Desde que tengo uso de razón he vivido varias revoluciones que han transformado las cosas que hacemos cotidianamente y cómo las hacemos. Es curioso porque, si analizamos la historia de la humanidad, ese tipo de inventos tardaban en aparecer primero miles y después cientos de años.

Recuerdo el momento mágico en que el primer vecino de la calle se compró una televisión, que para nosotros era tanto como meter un cine en miniatura en tu sala de estar. En unos pocos años, en casi todas las casas de los niños que ese primer día pegábamos nuestras narices a la ventana del vecino, había ya un televisor.

El siguiente invento disruptivo fueron los ordenadores. En realidad los ordenadores personales, que intercambiamos irremediablemente por aquellas magníficas y entrañables máquinas de escribir. Unos artilugios que, por muy imprácticos que resultaran con su papel de copia y su tinta blanca correctora incluida, nunca añoraremos suficientemente. Al ordenador personal le siguieron de forma casi simultánea el teléfono móvil e internet, con la gran revolución que finalmente ha resultado ser ni uno ni otro, sino la fusión de ambos.

Todas las revoluciones tecnológicas que acaban afectando de esa forma a nuestra vida, se producen según una secuencia similar, y así las recuerdo todas y cada una de ellas. Primero son rarezas, en poder de unos pocos privilegiados que se pavonean delante del resto de sus asombrados vecinos y compañeros de trabajo exhibiendo el nuevo artilugio. El uso se va luego extendiendo con bastante lentitud, conforme la serialización y las economías de escala van haciendo cada vez más accesible la nueva tecnología a un nuevo grupo mucho más amplio de seguidores que ya aspiraba a poseerla pero no podían permitirse aún el lujo de comprarla. Luego, sorprendentemente, y sin apenas aviso, se produce una expansión extraordinaria y aquello tan exótico y sorprendente se convierte en el pan nuestro de cada día. Y a partir de ahí, empezamos a mirar atrás y preguntarnos: ¿cómo podía vivir yo sin este cacharro antes de que lo inventaran?

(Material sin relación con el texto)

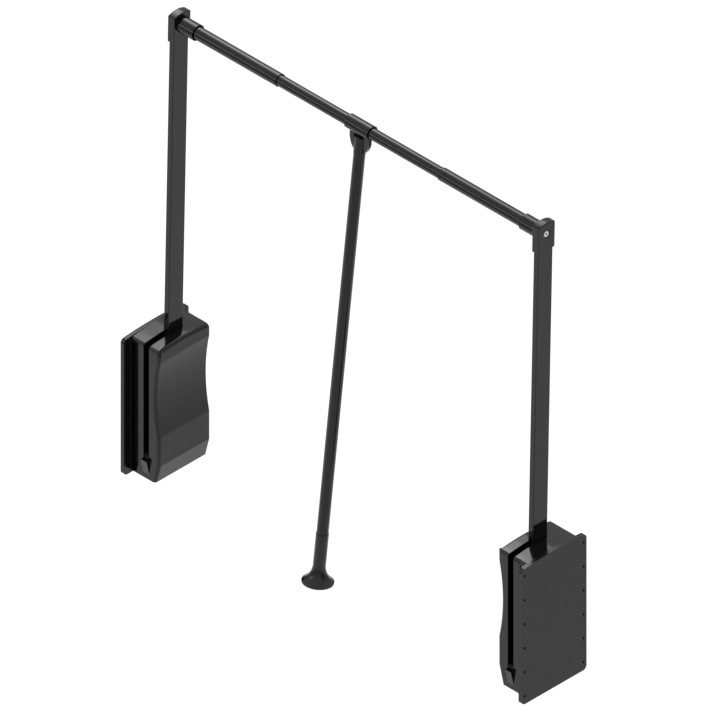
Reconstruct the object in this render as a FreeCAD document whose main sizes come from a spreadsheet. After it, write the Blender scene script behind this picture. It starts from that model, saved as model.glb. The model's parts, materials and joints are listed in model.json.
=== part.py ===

Por la experiencia con el televisor, los ordenadores, los móviles e internet, ahora tengo la absoluta convicción de que el próximo coche que me compraré „teniendo que en cuenta que me acabo de comprar uno y todavía necesitaré siete años para pagarlo y empezar a pensar en uno nuevo„ será autónomo (y casi con toda seguridad eléctrico). Y eso aunque ahora todavía me parezca ciencia ficción.

Y es que lo que está tirando del invento de los coches autónomos son fuerzas muy poderosas y toneladas de capital disponible. Esta pasada semana empezó el primer experimento en serio con una flota de coches autónomos en Pittsburg lanzada por Uber, la compañía tecnológica de coches con conductor privada. Por otra parte, Obama, ya en modo profeta visionario al final de su mandato, ha respaldado sin ambages su implantación en un apasionado discurso, resaltando la posibilidad real de acabar con cuatro quintas partes de las más de 30.000 muertes que provocan los accidentes de coche cada año en EE UU (más de un millón en todo el mundo), el 90% debidos a errores humanos. Los mismos errores que evitará esa maravilla tecnológica de coches autónomos.